The remake of “The Magnificent Seven” premiered at the Toronto Film Festival on Thursday evening, the newest high-profile Western project: a genre which is often declared to be having a comeback, but which may have never completely disappeared in the first place.
“Magnificent,” which is a remake of the 1960 film starring Steve McQueen and Yul Brynner (itself a take on the 1954 movie “Seven Samurai”), stars Chris Pratt, Denzel Washington, and Ethan Hawke, among at least four others.
The movie is an entry in the Western genre, with the story centering on a group of men who agree to aid a threatened town.
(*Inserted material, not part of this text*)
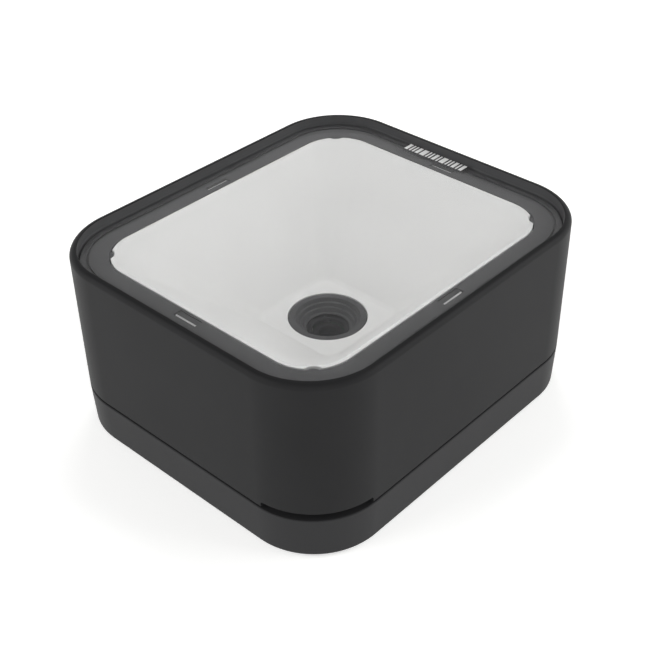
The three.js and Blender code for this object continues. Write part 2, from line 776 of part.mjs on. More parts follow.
// Camera
const sensorLow = cameraBoardTop + gap;
const filterLow = sensorLow + sensorThickness + gap;
const lensRadius = barrelBore - gap;
const coverGlass = drum(coverRadius, 0, coverThickness);
const coverLow = shroudUnder + lipThickness + gap;
const frontLens = lensElement(lensRadius, frontLensRim, frontLensCrown);
const rearLens = lensElement(lensRadius, rearLensRim, rearLensCrown);
const rearLensZ = barrelTop - barrelLength + rearLensLift;
const filter = chipBlock(2 * sensorHalf, 2 * sensorHalf, filterThickness);
const sensor = chipBlock(2 * sensorHalf, 2 * sensorHalf, sensorThickness);
const cameraBoard = squareBoard(
  cameraBoardHalf,
  cameraBoardThickness,
  cameraBoardUnder,
  cameraScrewRadius + gap,
  postSpread,
  [],
);
housing.add(
  piece("lens_shroud", lensShroud(), materials.opticsBlack),
  piece("camera_cover_glass", coverGlass, materials.glass, 0, 0, coverLow),
  piece("lens_barrel", lensBarrel(), materials.opticsBlack),
  piece("front_lens", frontLens, materials.lens, 0, 0, barrelTop - frontLensDrop),
  piece("rear_lens", rearLens, materials.lens, 0, 0, rearLensZ),
  piece("lens_holder", lensHolder(), materials.opticsBlack),
  piece("infrared_filter", filter, materials.lens, 0, 0, filterLow),
  piece("image_sensor", sensor, materials.chip, 0, 0, sensorLow),
  piece("camera_board", cameraBoard, materials.board),
);
const cameraScrew = screw(
  cameraScrewRadius,
  cameraScrewHead,
  cameraScrewHeadHeight,
  cameraBoardThickness + cameraScrewLength,
);
for (const [place, sx, sy] of corners) {
  const [x, y, z] = [sx * postSpread, sy * postSpread, cameraBoardUnder - gap];
  housing.add(piece("camera_screw_" + place, cameraScrew, materials.steel, x, y, z));
}

// Lighting
const ledBoardUnder = ledBoardTop - ledBoardThickness;
const ledBoard = squareBoard(
  ledBoardHalf,
  ledBoardThickness,
  ledBoardUnder,
  postRadius + gap,
  postSpread,
  [drum(funnelHoleRadius + gap, ledBoardUnder - gap, ledBoardTop + gap)],
);
housing.add(piece("led_board", ledBoard, materials.board));
const ledBody = join(
  chipBlock(ledSize, ledSize, ledHeight / 2),
  drum(ledSize / 2 - gap, ledHeight / 4, ledHeight, 0, 0, smallSegments),
);
for (let i = 0; i < ledCount; i++) {
  const angle = (2 * Math.PI * (i + 0.5)) / ledCount;
  const [x, y] = [ledCircle * Math.cos(angle), ledCircle * Math.sin(angle)];
  housing.add(piece("led_" + (i + 1), ledBody, materials.led, x, y, ledBoardTop + gap));
}

// Main board
const onBoard = boardTop + gap;
const chipsX = (boardX + boardOpeningHalf) / 2;
const chipsY = (boardY + boardOpeningHalf) / 2;
const rightX = chipsX - sideStep;
const boardParts = [
  ["processor_chip", chipBlock(...processorSize), materials.chip, 0, -chipsY],
  ["memory_chip", chipBlock(...memorySize), materials.chip, -chipsX, memoryY],
  ["interface_chip", chipBlock(...interfaceSize), materials.chip, rightX, interfaceY],
  ["power_inductor", chipBlock(...inductorSize), materials.chip, -chipsX, inductorY],
  ["smoothing_capacitor_1", capacitor(), materials.steel, rightX, capacitorPlaces[0]],
  ["smoothing_capacitor_2", capacitor(), materials.steel, rightX, capacitorPlaces[1]],
  ["beeper", beeper(), materials.opticsBlack, boardX - beeperInsetX, beeperInsetY - boardY],
];
housing.add(
  piece("main_board", mainBoard(), materials.board),
  ...boardParts.map((part) => piece(...part, onBoard)),
  piece("interface_jack", jackBody(), materials.chip),
  piece("jack_shield", jackShield(), materials.steel),
  piece("jack_contacts", jackContacts(), materials.gold),
);
const boardScrew = screw(
  boardScrewRadius,
  boardScrewHead,
  boardScrewHeadHeight,
  boardScrewLength,
);
for (const [place, sx, sy] of corners) {
  const [x, y, z] = [sx * boardPostX, sy * boardPostSpread, boardUnder - gap];
  housing.add(piece("board_screw_" + place, boardScrew, materials.steel, x, y, z));
}

// Flat cable from the camera board up to the main board
const cameraPlugX = -(cameraBoardHalf - plugLength / 2 - gap);
const mainPlugX = -(boardOpeningHalf + plugLength);
const cameraPlugZ = cameraBoardTop + gap;
const cableIn = plugLength / 2 - cableEndInset; // the cable ends this far past each plug's middle
const flexCable = flatCable(
  [cameraPlugX - cableIn, -cameraBoardHalf, gap - boardOpeningHalf, mainPlugX + cableIn],
  cameraPlugZ + plugHeight / 2,
  onBoard + plugHeight / 2,
);
housing.add(
  piece("camera_cable_connector", cablePlug(cameraPlugZ, cameraPlugX, -1), materials.nylon),
  piece("board_cable_connector", cablePlug(onBoard, mainPlugX, 1), materials.nylon),
  piece("camera_flat_cable", flexCable, materials.cable),
);

export default scanner;
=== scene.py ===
import math

import bmesh
import bpy
from mathutils import Matrix, Vector


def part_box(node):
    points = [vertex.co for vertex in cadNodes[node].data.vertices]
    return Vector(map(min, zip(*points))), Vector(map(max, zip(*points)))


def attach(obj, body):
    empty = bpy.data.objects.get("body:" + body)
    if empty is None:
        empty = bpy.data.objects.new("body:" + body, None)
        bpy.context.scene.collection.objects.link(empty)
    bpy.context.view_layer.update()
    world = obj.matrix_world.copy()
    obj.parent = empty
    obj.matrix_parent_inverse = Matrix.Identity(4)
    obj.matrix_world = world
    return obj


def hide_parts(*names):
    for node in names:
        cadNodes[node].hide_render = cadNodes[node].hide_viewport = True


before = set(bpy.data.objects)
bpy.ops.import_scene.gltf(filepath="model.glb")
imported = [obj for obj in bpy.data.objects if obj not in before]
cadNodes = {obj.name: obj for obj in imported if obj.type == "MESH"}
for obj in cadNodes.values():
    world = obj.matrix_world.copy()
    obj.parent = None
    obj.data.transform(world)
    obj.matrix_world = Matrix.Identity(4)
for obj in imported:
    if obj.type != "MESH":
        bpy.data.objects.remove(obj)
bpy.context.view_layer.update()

mm = 0.001
print("frame loaded:", len(cadNodes), "nodes")


# Sizes of the surface patterns in millimetres, and how far a finish's roughness strays
pattern = {
    "cloud": 22,
    "plasticStray": 0.06,
    "metalSmoother": 0.08,
    "metalRougher": 0.1,
    "waver": 35,
    "waverDepth": 0.02,
    "waverStrength": 0.05,
    "trackDepth": 0.035,
    "stripDepth": 0.03,
}


def linear(hexColour):
    # sRGB hex to the linear colour that shaders work in
    parts = [int(hexColour[i : i + 2], 16) / 255 for i in (1, 3, 5)]
    return [p / 12.92 if p <= 0.04045 else ((p + 0.055) / 1.055) ** 2.4 for p in parts] + [1.0]


def addNode(tree, kind, settings=None, inputs=None):
    # one shader node: settings are its own properties, inputs are values or sockets to link
    made = tree.nodes.new(kind)
    for key, value in (settings or {}).items():
        setattr(made, key, value)
    for key, value in (inputs or {}).items():
        if isinstance(value, bpy.types.NodeSocket):
            tree.links.new(value, made.inputs[key])
        else:
            made.inputs[key].default_value = value
    return made


def newMaterial(name, shader):
    # one Principled shader, and the object's own coordinates in millimetres for its patterns
    material = bpy.data.materials.new(name)
    material.use_nodes = True
    tree = material.node_tree
    surface = tree.nodes["Principled BSDF"]
    for key, value in shader.items():
        surface.inputs[key].default_value = value
    own = addNode(tree, "ShaderNodeTexCoord").outputs["Object"]
    scaled = addNode(tree, "ShaderNodeMapping", inputs={"Vector": own, "Scale": [1 / mm] * 3})
    return material, tree, surface, scaled.outputs["Vector"]


def between(tree, factor, low, high, start=0.35, stop=0.65):
    # a colour that goes from low to high as the factor goes from start to stop
    ramp = addNode(tree, "ShaderNodeValToRGB", inputs={"Fac": factor})
    for element, position, colour in zip(ramp.color_ramp.elements, (start, stop), (low, high)):
        element.position, element.color = position, linear(colour)
    return ramp.outputs["Color"]


def noise(tree, place, size, detail=2.0):
    # cloud or grain whose lumps are about this many millimetres across
    inputs = {"Vector": place, "Scale": 1 / size, "Detail": detail}
    return addNode(tree, "ShaderNodeTexNoise", inputs=inputs).outputs["Fac"]


def spread(tree, factor, low, high, socket):
    inputs = {"Value": factor, "To Min": low, "To Max": high}
    tree.links.new(addNode(tree, "ShaderNodeMapRange", inputs=inputs).outputs["Result"], socket)


def bumpFrom(tree, surface, height, depth, strength=1.0):
    inputs = {"Height": height, "Strength": strength, "Distance": depth * mm}
    bump = addNode(tree, "ShaderNodeBump", inputs=inputs)
    tree.links.new(bump.outputs["Normal"], surface.inputs["Normal"])


def moulded(name, low, high, roughness, grain, depth, extra=None):
    # plastic from a spark-eroded mould: a fine even grain that breaks up the sheen, and a faint
    # cloud in the colour
    shader = {"IOR": 1.5, "Roughness": roughness}
    shader.update(extra or {})
    material, tree, surface, place = newMaterial(name, shader)
    texture = noise(tree, place, grain, 3.0)
    cloud = noise(tree, place, pattern["cloud"])
    tree.links.new(between(tree, cloud, low, high), surface.inputs["Base Color"])
    stray = pattern["plasticStray"]
    spread(tree, texture, roughness - stray, roughness + stray, surface.inputs["Roughness"])
    bumpFrom(tree, surface, texture, depth)
    return material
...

The Western genre is often considered to be gone forever, then revived. Recent well-received films in the genre in the last decade are this summer’s “Hell or High Water,” which has attracted critical acclaim; the 2010 movie “True Grit”; and the well-reviewed 2007 movie “3:10 to Yuma.”
“People say the Western is dead almost as often as they say film is dead,” BBC writer Sam Adams said, following the debut of “Magnificent.”
Where the Western seems to have been surviving is in these smaller, well-reviewed films, writes Michael Agresta of The Atlantic. It’s bigger movies like “Cowboys & Aliens” and “The Lone Ranger” that have struggled to find audiences, and therefore not been successes financially.
“Although end-of-year prestige movies like ‘True Grit’ and ‘Django Unchained’ have broken through to achieve critical acclaim, Oscars, and substantial return on investment, the Obama era has not been kind to newfangled Westerns that aimed for large audiences,” Mr. Agresta writes. “Exacerbating the problem is the rejection of cowboy movies by international audiences, particularly the Chinese.”
Entertainment Weekly writer Darren Franich notes that the genre doesn’t have a massive presence at the multiplex, but believes that some of the best Westerns ever, including “3:10” and “Django,” have been released within the last decade.
“Westerns aren’t huge,” Mr. Franich writes. “But they also aren’t going away.”